Extract exactly those lines that lie between the start of the material and the line with "# and the nozzles", including both boundary lines and no others.

----- Data lines

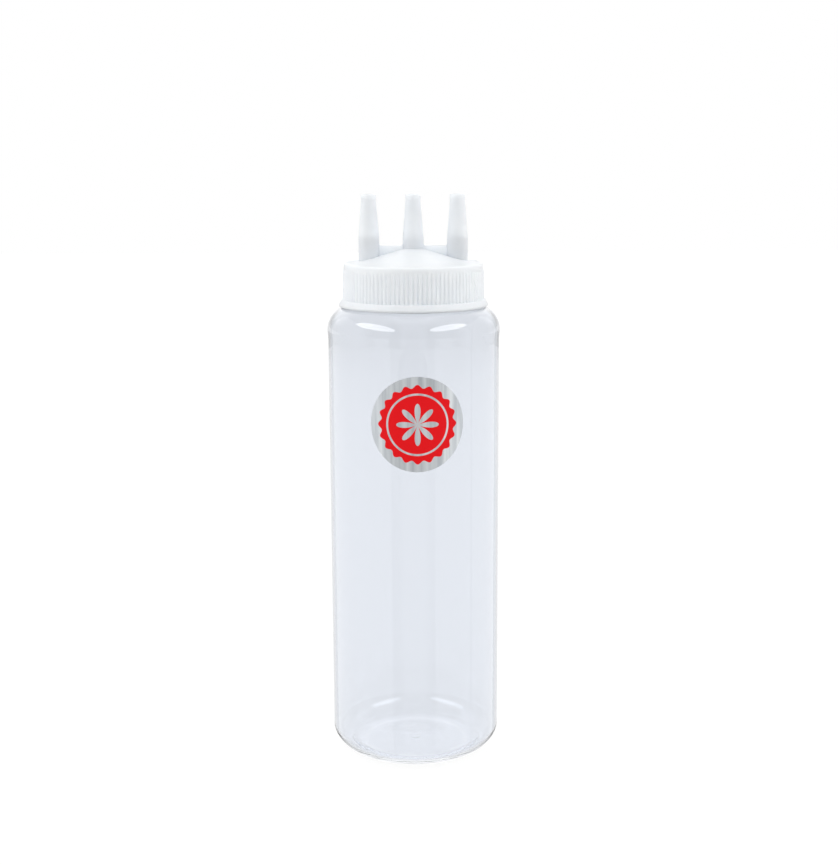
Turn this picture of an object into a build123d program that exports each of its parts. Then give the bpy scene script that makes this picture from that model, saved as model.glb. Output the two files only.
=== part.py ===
from build123d import *
import math
import os

os.makedirs("parts", exist_ok=True)

# A wide-mouth squeeze bottle with a screw cap that has three pouring nozzles.
# Millimetres. The origin is the centre of the foot, +Z is up, the label faces -Y
# and the nozzles stand in a row along X. The cap is drawn screwed fully down.

# Bottle body
body_radius = 35.0
body_wall = 0.9
flare_height = 175.5
flare = 0.26
heel_width = 12.9
heel_height = 10.1
foot_width = 1.6
foot_wall = 1.3
floor_step_width = 1.8
floor_rise = 1.6
floor_wall = 1.5
gate_radius = 1.8
gate_height = 0.5

# Neck and shoulder
shoulder_top = 188.55
neck_radius = 25.0
neck_wall = 1.8
neck_height = 14.05
throat_rise = 1.0

# A bend in the bottle's wall is a run of narrow cones
heel_steps = 7
shoulder_steps = 6
inner_heel_steps = 3
inner_shoulder_steps = 5

# Seal
seal_thickness = 1.4
seal_overhang = 0.6
seal_clearance = 0.3

# Cap collar and the flange at its foot
thread_depth = 1.3
thread_clearance = 0.2
skirt_wall = 1.7
skirt_gap = 0.35
cap_top_wall = 1.5
rim_chamfer = 0.7
flange_overhang = 2.1
flange_edge = 1.2
flange_flare = 1.3
ledge_width = 0.75

# Ribs round the collar, which stand a little prouder towards their foot
rib_count = 100
rib_height = 0.4
rib_foot_height = 0.65
rib_flank_angle = 45.0
groove_floor = 0.1
rib_fade = 2.7
rib_margin = 1.4
rib_sink = 0.3
rib_end_sink = 0.05

# Cone on top of the cap, which steepens towards the nozzles
cone_margin = 2.6
cone_edge_angle = 10.5
cone_root_angle = 19.0
cone_steps = 2

# Nozzles, measured up from the cap's rim, and the web between them
nozzle_count = 3
nozzle_spacing = 17.9
nozzle_height = 27.35
nozzle_tip_radius = 2.95
nozzle_knee_height = 9.8
nozzle_root_radius = 4.2
nozzle_tip_chamfer = 0.4
passage_radius = 3.2
passage_tip_radius = 1.9
web_height = 6.7
web_thickness = 2.4
web_corner = 1.0

# Label, placed down from the top of the body's straight wall
label_radius = 18.9
label_drop = 11.55
label_turn = 2.4
label_thickness = 0.15
label_outline_points = 24


def bend(centre, width, height, first_angle, last_angle, steps):
    """Points at even angles along a part of an ellipse, given by its centre and half axes."""
    points = []
    for step in range(steps + 1):
        angle = math.radians(first_angle + (last_angle - first_angle) * step / steps)
        points.append((centre[0] + width * math.cos(angle), centre[1] + height * math.sin(angle)))
    return points


# Bottle sizes that follow from the values above
shoulder_edge_radius = body_radius + flare
shoulder_radius = shoulder_edge_radius - neck_radius
shoulder_start = shoulder_top - shoulder_radius
shoulder_underside = shoulder_top - body_wall
lip_top = shoulder_top + neck_height
neck_bore = neck_radius - neck_wall
inner_radius = body_radius - body_wall
foot_radius = body_radius - heel_width
foot_inner_radius = foot_radius - foot_width
floor_radius = foot_inner_radius - floor_step_width

heel_centre = (foot_radius, heel_height)
shoulder_centre = (neck_radius, shoulder_start)
inner_shoulder_width = inner_radius - neck_radius
inner_shoulder_height = shoulder_radius - body_wall
outer_heel = bend(heel_centre, heel_width, heel_height, 270, 360, heel_steps)
outer_shoulder = bend(shoulder_centre, shoulder_radius, shoulder_radius, 0, 90, shoulder_steps)
inner_shoulder = bend(
    shoulder_centre, inner_shoulder_width, inner_shoulder_height, 90, 0, inner_shoulder_steps
)
inner_heel = bend(
    heel_centre, heel_width - body_wall, heel_height - foot_wall, 360, 270, inner_heel_steps
)

with BuildPart() as bottle:
    with BuildSketch(Plane.XZ):
        Polygon(
            (0, floor_rise),
            (floor_radius, floor_rise),
            (foot_inner_radius, 0),
            *outer_heel,
            (body_radius, flare_height),
            *outer_shoulder,
            (neck_radius, lip_top),
            (neck_bore, lip_top),
            (neck_bore, shoulder_underside + throat_rise),
            *inner_shoulder,
            *inner_heel,
            (foot_inner_radius, foot_wall),
            (floor_radius, floor_rise + floor_wall),
            (0, floor_rise + floor_wall),
            align=None,
        )
    revolve(axis=Axis.Z)
    # The mark that the mould's gate leaves under the floor
    with BuildSketch(Plane.XY.offset(floor_rise - gate_height)):
        Circle(gate_radius)
    extrude(amount=gate_height)
bottle.part.label = "bottle"
export_step(bottle.part, "parts/bottle.step")

# The seal lies on the lip, and everything of the cap stands on the seal
land_height = lip_top + seal_thickness
cap_top = land_height + cap_top_wall
skirt_bottom = shoulder_top + skirt_gap
cap_bore = neck_radius + thread_depth + thread_clearance
seal_inner_radius = neck_bore - seal_overhang
seal_outer_radius = cap_bore - seal_clearance

with BuildPart() as cap_seal:
    with BuildSketch(Plane.XY.offset(lip_top)):
        Circle(seal_outer_radius)
        Circle(seal_inner_radius, mode=Mode.SUBTRACT)
    extrude(amount=seal_thickness)
cap_seal.part.label = "cap_seal"
export_step(cap_seal.part, "parts/cap_seal.step")

# The collar's foot is a ledge for the ribs and a flare that widens into the flange
collar_radius = cap_bore + skirt_wall
flange_radius = collar_radius + flange_overhang
flange_top = skirt_bottom + flange_edge
ledge_top = flange_top + flange_flare

# The cone's side is a hollow curve that leaves the rim gently and steepens inwards
cone_radius = collar_radius - cone_margin
edge_sine = math.sin(math.radians(cone_edge_angle))
root_sine = math.sin(math.radians(cone_root_angle))
cone_curve = (cone_radius - nozzle_root_radius) / (root_sine - edge_sine)
cone_centre = (
    cone_radius + cone_curve * edge_sine,
    cap_top + cone_curve * math.cos(math.radians(cone_edge_angle)),
)
cone_side = bend(
    cone_centre, cone_curve, cone_curve, 270 - cone_root_angle, 270 - cone_edge_angle, cone_steps
)
cone_top = cone_side[0][1]
cavity_top = cone_top - cap_top_wall

# Heights along the nozzles
nozzle_top = cap_top + nozzle_height
nozzle_knee = cap_top + nozzle_knee_height
web_top = cap_top + web_height

# One rib of the collar, at +X, with flanks that lean in and a crest seen from the side
rib_top = cap_top - rib_margin
rib_end = rib_top + rib_fade * rib_end_sink / rib_height
rib_flank = math.tan(math.radians(rib_flank_angle))
groove_radius = collar_radius + groove_floor
rib_root_radius = collar_radius - rib_sink
rib_root_half = rib_root_radius * math.tan(math.pi / rib_count)
groove_half = groove_radius * math.tan(math.pi / rib_count)
rib_crest_half = groove_half - (rib_foot_height - groove_floor) * rib_flank
with BuildPart() as rib:
    with BuildSketch(Plane.XY.offset(ledge_top)):
        Polygon(
            (rib_root_radius, -rib_root_half),
            (groove_radius, -groove_half),
            (collar_radius + rib_foot_height, -rib_crest_half),
            (collar_radius + rib_foot_height, rib_crest_half),
            (groove_radius, groove_half),
            (rib_root_radius, rib_root_half),
            align=None,
        )
    extrude(amount=rib_end - ledge_top)
    with BuildSketch(Plane.XZ):
        Polygon(
            (rib_root_radius, ledge_top),
            (collar_radius + rib_foot_height, ledge_top),
            (collar_radius + rib_height, rib_top - rib_fade),
            (collar_radius - rib_end_sink, rib_end),
            (rib_root_radius, rib_end),
            align=None,
        )
    extrude(amount=groove_half, both=True, mode=Mode.INTERSECT)

# One nozzle on the Z axis, solid inside, straight to its knee and tapered to its tip
with BuildPart() as nozzle:
    with BuildSketch(Plane.XZ):
        Polygon(
            (0, land_height),
            (nozzle_root_radius, land_height),
            (nozzle_root_radius, nozzle_knee),
            (nozzle_tip_radius, nozzle_top - nozzle_tip_chamfer),
            (nozzle_tip_radius - nozzle_tip_chamfer, nozzle_top),
            (0, nozzle_top),
            align=None,
        )
    revolve(axis=Axis.Z)

# The passage through one nozzle, wide up to the knee and narrow to the tip
with BuildPart() as passage:
    with BuildSketch(Plane.XZ):
        Polygon(
            (0, land_height),
            (passage_radius, land_height),
            (passage_radius, nozzle_knee),
            (passage_tip_radius, nozzle_knee),
            (passage_tip_radius, nozzle_top),
            (0, nozzle_top),
            align=None,
        )
    revolve(axis=Axis.Z)

# The upright web between two nozzles, with a hollow corner against each of them
web_side = nozzle_spacing / 2 - nozzle_root_radius
corner_centre = web_side - web_corner
with BuildPart() as web:
    with BuildSketch(Plane.XZ):
        with BuildLine():
            Polyline(
                (-web_side, web_top + web_corner),
                (-nozzle_spacing / 2, web_top + web_corner),
                (-nozzle_spacing / 2, land_height),
                (nozzle_spacing / 2, land_height),
                (nozzle_spacing / 2, web_top + web_corner),
                (web_side, web_top + web_corner),
            )
            CenterArc((corner_centre, web_top + web_corner), web_corner, 270, 90)
            Line((corner_centre, web_top), (-corner_centre, web_top))
            CenterArc((-corner_centre, web_top + web_corner), web_corner, 180, 90)
        make_face()
    extrude(amount=web_thickness / 2, both=True)

with BuildPart() as cap:
    # Collar, flange and cone, still solid inside
    with BuildSketch(Plane.XZ):
        Polygon(
            (0, cone_top),
            *cone_side,
            (collar_radius - rim_chamfer, cap_top),
            (collar_radius, cap_top - rim_chamfer),
            (collar_radius, ledge_top),
            (collar_radius + ledge_width, ledge_top),
            (flange_radius, flange_top),
            (flange_radius, skirt_bottom),
            (0, skirt_bottom),
            align=None,
        )
    revolve(axis=Axis.Z)
    with PolarLocations(0, rib_count):
        add(rib.part)
    with GridLocations(nozzle_spacing, 1, nozzle_count - 1, 1):
        add(web.part)
    with GridLocations(nozzle_spacing, 1, nozzle_count, 1):
        add(nozzle.part)
    # The hollow under the cone, the land for the seal and the bore for the threaded neck
    with BuildSketch(Plane.XZ):
        Polygon(
            (0, cavity_top),
            (passage_radius, cavity_top),
            (seal_inner_radius, land_height),
            (cap_bore, land_height),
            (cap_bore, skirt_bottom),
            (0, skirt_bottom),
            align=None,
        )
    revolve(axis=Axis.Z, mode=Mode.SUBTRACT)
    with GridLocations(nozzle_spacing, 1, nozzle_count, 1):
        add(passage.part, mode=Mode.SUBTRACT)
cap.part.label = "cap"
export_step(cap.part, "parts/cap.step")

# The label is a round sticker wrapped on the body, so its outline is narrower seen flat
label_height = flare_height - label_drop - label_radius
label_side = math.radians(label_turn)
label_plane = Plane(
    origin=(0, 0, label_height),
    x_dir=(math.cos(label_side), math.sin(label_side), 0),
    z_dir=(math.sin(label_side), -math.cos(label_side), 0),
)
label_outline = []
for step in range(label_outline_points):
    turn = 2 * math.pi * step / label_outline_points
    wrap = label_radius * math.cos(turn) / body_radius
    label_outline.append((body_radius * math.sin(wrap), label_radius * math.sin(turn)))

with BuildPart() as label:
    with BuildSketch(Plane.XY.offset(label_height - label_radius)):
        Circle(body_radius + label_thickness)
        Circle(body_radius, mode=Mode.SUBTRACT)
    extrude(amount=2 * label_radius)
    with BuildSketch(label_plane):
        with BuildLine():
            Spline(*label_outline, periodic=True)
        make_face()
    extrude(amount=body_radius + 2 * label_thickness, mode=Mode.INTERSECT)
label.part.label = "label"
export_step(label.part, "parts/label.step")
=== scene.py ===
import math

import bpy
from mathutils import Matrix, Quaternion, Vector


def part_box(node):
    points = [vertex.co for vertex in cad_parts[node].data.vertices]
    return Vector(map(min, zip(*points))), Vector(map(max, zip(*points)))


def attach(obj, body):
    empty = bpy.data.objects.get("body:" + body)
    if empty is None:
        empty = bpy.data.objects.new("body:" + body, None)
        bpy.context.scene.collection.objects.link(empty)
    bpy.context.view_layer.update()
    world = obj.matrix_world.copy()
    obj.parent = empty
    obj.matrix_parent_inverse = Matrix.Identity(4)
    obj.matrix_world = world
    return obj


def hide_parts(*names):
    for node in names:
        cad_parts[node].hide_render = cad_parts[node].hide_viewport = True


# Looks for the squeeze bottle. Metres, in the row frame: +Z is up and the label faces -Y.
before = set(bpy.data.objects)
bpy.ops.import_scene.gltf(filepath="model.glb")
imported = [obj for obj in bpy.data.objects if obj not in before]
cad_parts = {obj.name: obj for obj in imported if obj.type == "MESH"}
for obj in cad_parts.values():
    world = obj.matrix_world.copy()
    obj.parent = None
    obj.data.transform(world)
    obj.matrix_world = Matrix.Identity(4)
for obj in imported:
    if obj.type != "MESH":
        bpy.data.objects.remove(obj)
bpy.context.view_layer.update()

# Places that come from the frame
bottle_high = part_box("bottle")[1]
cap_low, cap_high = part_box("cap")
seal_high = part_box("cap_seal")[1]
label_low, label_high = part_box("label")
shoulder_edge_radius = bottle_high.x
lip_top = bottle_high.z
skirt_bottom = cap_low.z
flange_radius = cap_high.x
nozzle_top = cap_high.z
land_height = seal_high.z
label_radius = (label_high.z - label_low.z) / 2
label_height = (label_high.z + label_low.z) / 2

# Bottle body
body_radius = 0.035
body_wall = 0.0009
flare_height = 0.1755
heel_width = 0.0129
heel_height = 0.0101
foot_width = 0.0016
foot_wall = 0.0013

# Base inside the foot: a slight dome below with the mark of the mould's gate, flat on top
base_crown = 0.0005
base_top = 0.0022
base_corner_radius = 0.0273
base_corner_ease = 0.0004
gate_radius = 0.0018
gate_height = 0.00012

# Neck and shoulder
neck_radius = 0.025
neck_wall = 0.0018
neck_height = 0.01405
neck_root_radius = 0.0006
shoulder_end_angle = 88
throat_radius = 0.001
lip_radius = 0.0004

# Thread of the neck and of the cap
thread_lead = 0.004233
thread_turns = 1.5
thread_depth = 0.0013
thread_half_width = 0.00095
thread_steepness = 1.6
thread_fade_turns = 0.08
thread_start = 0.0025
cap_thread_depth = 0.0011

# Seal
seal_overhang = 0.0006

# Cap collar and flange
cap_bore = 0.0265
cap_top_wall = 0.0015
collar_radius = 0.0282
rim_radius = 0.0009
flange_edge = 0.0012
flange_flare = 0.0021
flange_drop = 0.0012
flange_lower_radius = 0.0006
flange_upper_radius = 0.0003
ledge_width = 0.00075
ledge_radius = 0.00015

# Ribs round the collar
rib_count = 100
rib_columns = 8
rib_height = 0.0004
rib_foot_height = 0.00055
rib_groove_share = 0.3
rib_fade = 0.0027
rib_margin = 0.0014

# Cone on top of the cap
cone_margin = 0.0026
cone_edge_angle = 10.5
cone_root_angle = 19.0
cone_edge_radius = 0.0006

# Nozzles and the web between them
nozzle_count = 3
nozzle_spacing = 0.0179
nozzle_knee_height = 0.0098
nozzle_root_radius = 0.0042
nozzle_neck_radius = 0.003
nozzle_knee_rounding = 0.002
nozzle_lip_radius = 0.0005
bead_height = 0.0022
bead_width = 0.00012
bead_rise = 0.00048
bead_foot_radius = 0.0004
bead_edge_radius = 0.0003
passage_radius = 0.0032
passage_tip_radius = 0.0019
web_height = 0.0067
web_thickness = 0.0024
web_corner = 0.001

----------

Solution -
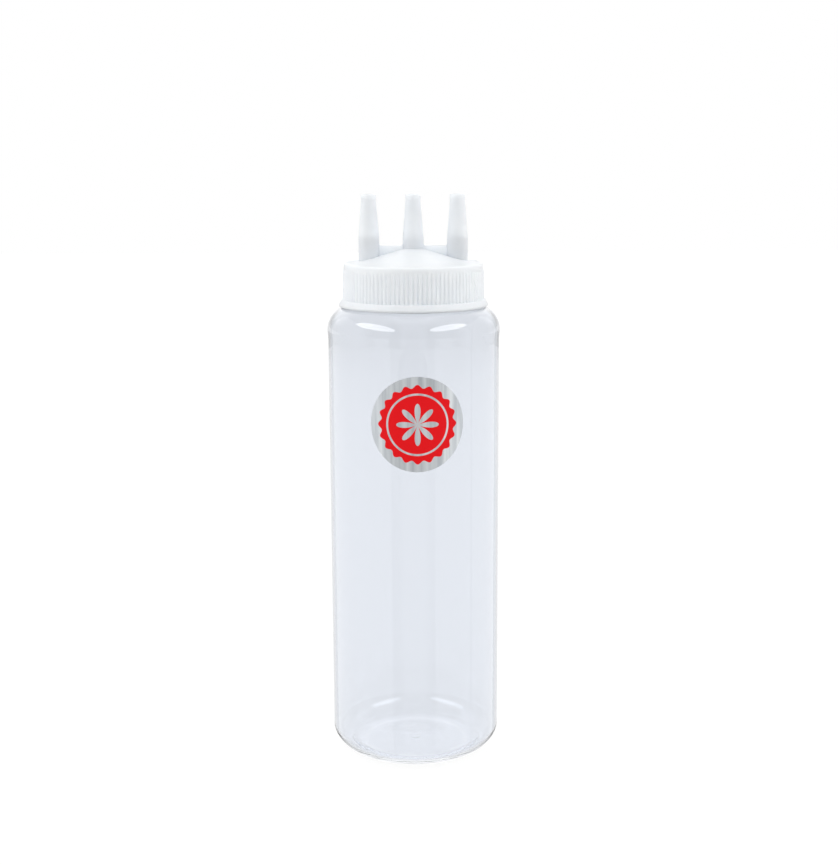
Turn this picture of an object into a build123d program that exports each of its parts. Then give the bpy scene script that makes this picture from that model, saved as model.glb. Output the two files only.
=== part.py ===
from build123d import *
import math
import os

os.makedirs("parts", exist_ok=True)

# A wide-mouth squeeze bottle with a screw cap that has three pouring nozzles.
# Millimetres. The origin is the centre of the foot, +Z is up, the label faces -Y
# and the nozzles stand in a row along X. The cap is drawn screwed fully down.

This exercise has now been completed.